Information shown:
* * * * * * *

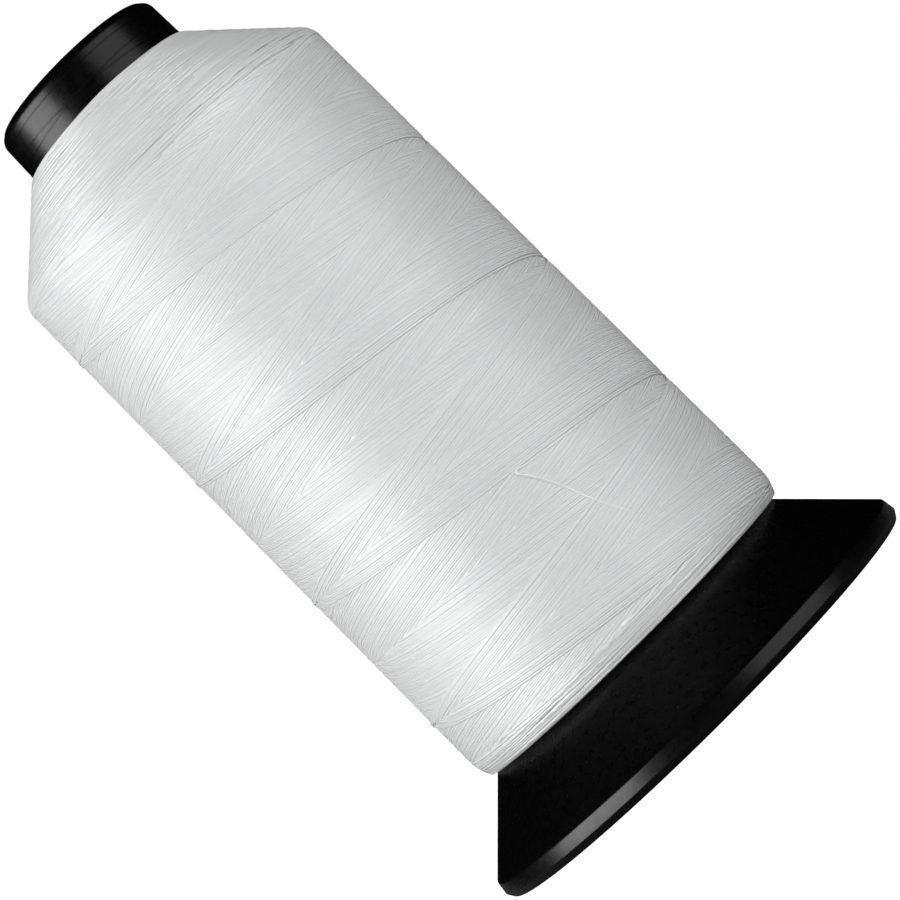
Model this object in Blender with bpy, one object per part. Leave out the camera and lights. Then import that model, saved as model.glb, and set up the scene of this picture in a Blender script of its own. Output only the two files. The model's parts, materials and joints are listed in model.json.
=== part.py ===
"""A cone of thread: white thread cross-wound on a black moulded spool.

The spool stands upright on the flat underside of its rim. +Z is up, the origin is at the middle of
the base, and the front of the object, where the loose end shows, faces -Y. Metres throughout.
"""

import math

import bmesh
import bpy
from mathutils import Vector

OBJECT_NAME = "cone_of_thread"
GAP = 0.0003        # clearance kept between neighbouring pieces
TURN_STEPS = 64     # sides of every turned piece

# Spool: collar, hidden tube, flared skirt, rim band
SPOOL_HEIGHT = 0.178
COLLAR_TOP_RADIUS = 0.02055
COLLAR_EDGE_RADIUS = 0.0010
COLLAR_FOOT_HEIGHT = 0.1690
COLLAR_FOOT_RADIUS = 0.02080
TUBE_FOOT_RADIUS = 0.0240
TUBE_FILLET_RADIUS = 0.0080
RIM_TOP_HEIGHT = 0.0043
RIM_TOP_RADIUS = 0.0540
RIM_LOW_HEIGHT = 0.0015
RIM_LOW_RADIUS = 0.0544
BASE_RADIUS = 0.0534
WALL = 0.0020
MOUTH_LIP_RADIUS = 0.0006

# Thread body: shoulder, barrel, rounded lower end; slopes are (radius, height) steps down the outside
SHOULDER_TOP_HEIGHT = 0.1686
SHOULDER_TOP_RADIUS = 0.0216
SHOULDER_LOW_HEIGHT = 0.1527
SHOULDER_LOW_RADIUS = 0.0382
BARREL_TOP_HEIGHT = 0.1490
BARREL_TOP_RADIUS = 0.0403
BARREL_LOW_HEIGHT = 0.0280
BARREL_LOW_RADIUS = 0.0412
LOWER_END_HEIGHT = 0.0195
LOWER_END_RADIUS = 0.0397
SHOULDER_SLOPE = (0.72, -0.69)
BARREL_SLOPE = (0.0, -1.0)
LOWER_END_SLOPE = (-0.45, -0.89)
SHOULDER_ROWS = 4
BARREL_ROWS = 32
ROUNDING_ROWS = 4
ROUNDING_REACH = 0.45

# The two families of wraps climb one lead for each turn and swell where they cross
WRAP_LEAD = 0.03335
CROSSING_HEIGHT = 0.1022
CROSSING_ANGLE = math.radians(-178.4)
SWELL = 0.00015
SWELL_FADE = 0.3 * WRAP_LEAD    # length over which the swells die away at both ends

# Loose end: rows are angle from the front in degrees, height above the base
THREAD_DIAMETER = 0.00042
LOOSE_END_ROUTE = (
    (36.0, 0.05660),
    (33.0, 0.05690),
    (30.0, 0.05720),
    (27.0, 0.05745),
    (24.0, 0.05775),
    (21.0, 0.05805),
    (18.0, 0.05835),
    (15.0, 0.05865),
    (12.0, 0.05895),
    (10.2, 0.05922),
    (9.10, 0.05952),
    (8.30, 0.05938),
    (8.20, 0.05870),
    (9.10, 0.05790),
    (10.9, 0.05595),
    (13.0, 0.05345),
    (15.4, 0.04975),
    (18.2, 0.04500),
    (21.0, 0.04130),
    (23.6, 0.03790),
)
LOOSE_END_STEPS = 56
KNOT_STEPS = 20

EDGE_STEPS = 3
LIP_STEPS = 2
FILLET_STEPS = 4
SHARP_ANGLE = math.radians(30.0)

PLASTIC_COLOUR = (0.012, 0.012, 0.014, 1.0)
THREAD_COLOUR = (0.80, 0.82, 0.84, 1.0)


def clear_scene():
    for item in list(bpy.data.objects):
        bpy.data.objects.remove(item, do_unlink=True)


def part_collection():
    group = bpy.data.collections.new(OBJECT_NAME)
    bpy.context.scene.collection.children.link(group)
    return group


def plain_material(name, colour, roughness):
    material = bpy.data.materials.new(name)
    material.use_nodes = True
    shader = material.node_tree.nodes["Principled BSDF"]
    shader.inputs["Base Color"].default_value = colour
    shader.inputs["Roughness"].default_value = roughness
    shader.inputs["Metallic"].default_value = 0.0
    return material


def add_part(group, name, data, material):
    part = bpy.data.objects.new(name, data)
    data.materials.append(material)
    group.objects.link(part)
    return part


def mix(low, high, share):
    return low + (high - low) * share


def arc(centre, radius, start_degrees, end_degrees, steps):
    """Points (radius, height) of an arc, both ends included."""
    points = []
    for step in range(steps + 1):
        angle = math.radians(mix(start_degrees, end_degrees, step / steps))
        points.append((centre[0] + radius * math.cos(angle), centre[1] + radius * math.sin(angle)))
    return points


def skirt_line_sum():
    """The 45 degree skirt is the line on which radius plus height is this."""
    return RIM_TOP_RADIUS + RIM_TOP_HEIGHT


def tube_fillet(inset):
    """Arc that leads from the tube's wall into the skirt, on a surface set in by inset."""
    radius = TUBE_FILLET_RADIUS + inset
    tube_radius = TUBE_FOOT_RADIUS - inset
    line_sum = skirt_line_sum() - inset * math.sqrt(2.0)
    centre_radius = tube_radius + radius
    centre_height = line_sum - centre_radius + radius * math.sqrt(2.0)
    return arc((centre_radius, centre_height), radius, 180.0, 225.0, FILLET_STEPS)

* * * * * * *

Print exactly, and only, the lines beginning at the top of the listing and ending at the line with "MOUTH_LIP_RADIUS = 0.0006".

Result for this task:
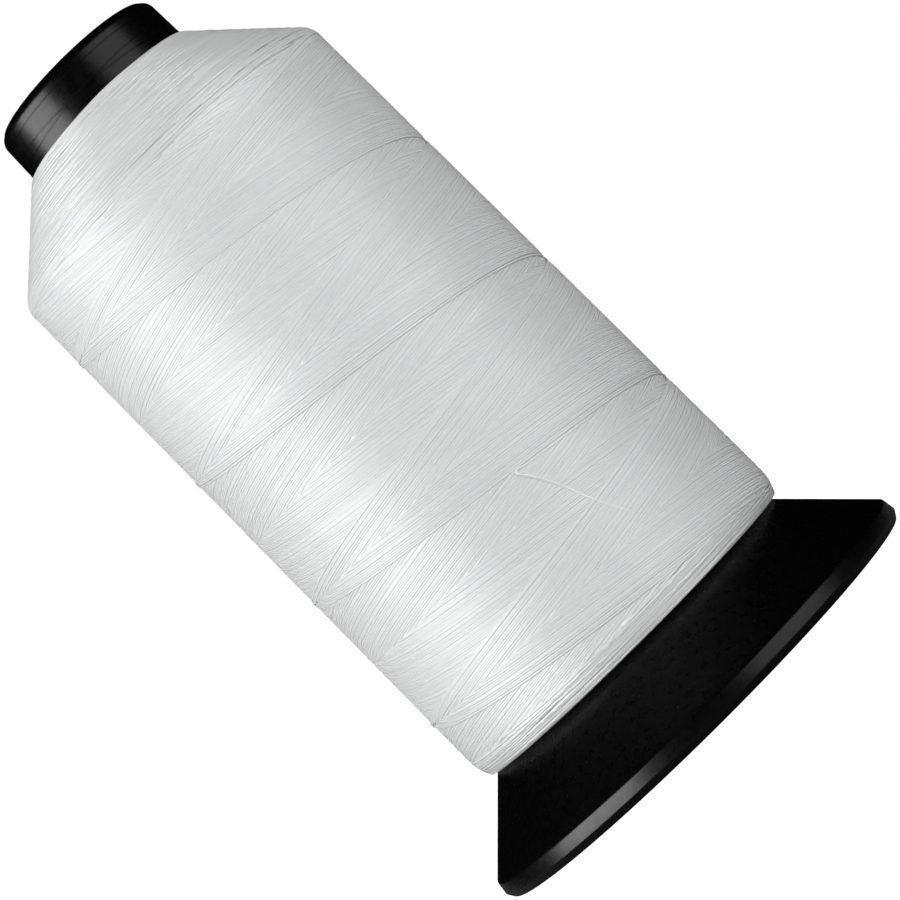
Model this object in Blender with bpy, one object per part. Leave out the camera and lights. Then import that model, saved as model.glb, and set up the scene of this picture in a Blender script of its own. Output only the two files. The model's parts, materials and joints are listed in model.json.
=== part.py ===
"""A cone of thread: white thread cross-wound on a black moulded spool.

The spool stands upright on the flat underside of its rim. +Z is up, the origin is at the middle of
the base, and the front of the object, where the loose end shows, faces -Y. Metres throughout.
"""

import math

import bmesh
import bpy
from mathutils import Vector

OBJECT_NAME = "cone_of_thread"
GAP = 0.0003        # clearance kept between neighbouring pieces
TURN_STEPS = 64     # sides of every turned piece

# Spool: collar, hidden tube, flared skirt, rim band
SPOOL_HEIGHT = 0.178
COLLAR_TOP_RADIUS = 0.02055
COLLAR_EDGE_RADIUS = 0.0010
COLLAR_FOOT_HEIGHT = 0.1690
COLLAR_FOOT_RADIUS = 0.02080
TUBE_FOOT_RADIUS = 0.0240
TUBE_FILLET_RADIUS = 0.0080
RIM_TOP_HEIGHT = 0.0043
RIM_TOP_RADIUS = 0.0540
RIM_LOW_HEIGHT = 0.0015
RIM_LOW_RADIUS = 0.0544
BASE_RADIUS = 0.0534
WALL = 0.0020
MOUTH_LIP_RADIUS = 0.0006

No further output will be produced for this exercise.